1. Understanding Frequency Distributions

Before we jump into the specifics, let's quickly recap what a frequency distribution actually is. Frequency distribution, in its simplest form, is a way of organizing data into mutually exclusive classes, showing the number of observations in each class. Think of it as a way to summarize and visualize the spread of your data. This gives us a much clearer picture than just looking at a jumbled list of numbers. A well-constructed frequency distribution can reveal patterns, trends, and insights that might otherwise be hidden. For instance, in our shopper age example, it can show us the age groups that frequent our store the most, which can be super useful for targeted marketing and inventory planning.
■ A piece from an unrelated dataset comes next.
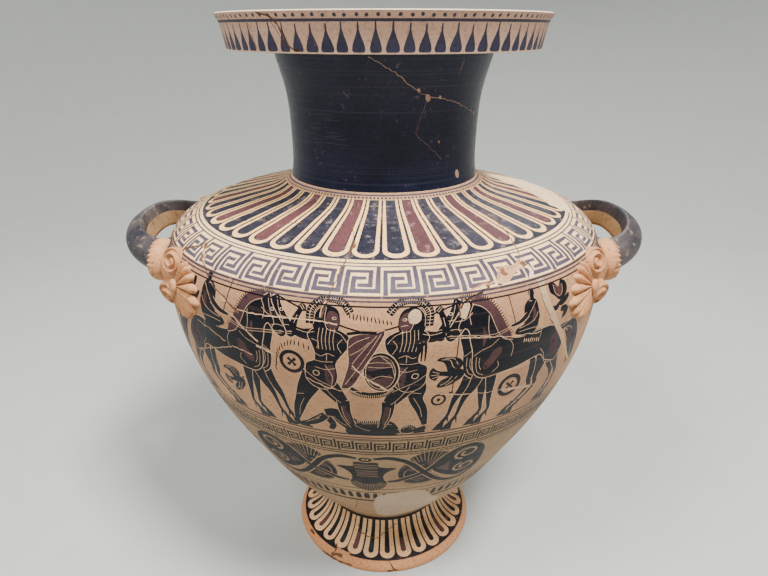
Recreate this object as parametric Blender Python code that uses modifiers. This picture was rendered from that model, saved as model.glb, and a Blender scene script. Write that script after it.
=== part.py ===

Why Use Frequency Distributions?

So, why bother with frequency distributions? Well, there are several compelling reasons. Firstly, they provide a clear and concise summary of data, making it easier to understand the overall distribution. Instead of wading through individual data points, we can quickly see where the concentrations lie. Secondly, frequency distributions can help us identify patterns and trends. Are most of our shoppers young adults? Or do we have a mix of age groups? These insights can inform business decisions. Thirdly, they're a crucial stepping stone for further statistical analysis. We can use the frequency distribution to calculate measures like mean, median, and mode, providing a deeper understanding of the data's central tendency and spread. Lastly, frequency distributions are visually appealing and easy to communicate. Charts and graphs based on frequency distributions can be powerful tools for presenting data to stakeholders. For example, you might create a histogram, which is a visual representation of a frequency distribution, making it even easier to grasp the distribution of shopper ages.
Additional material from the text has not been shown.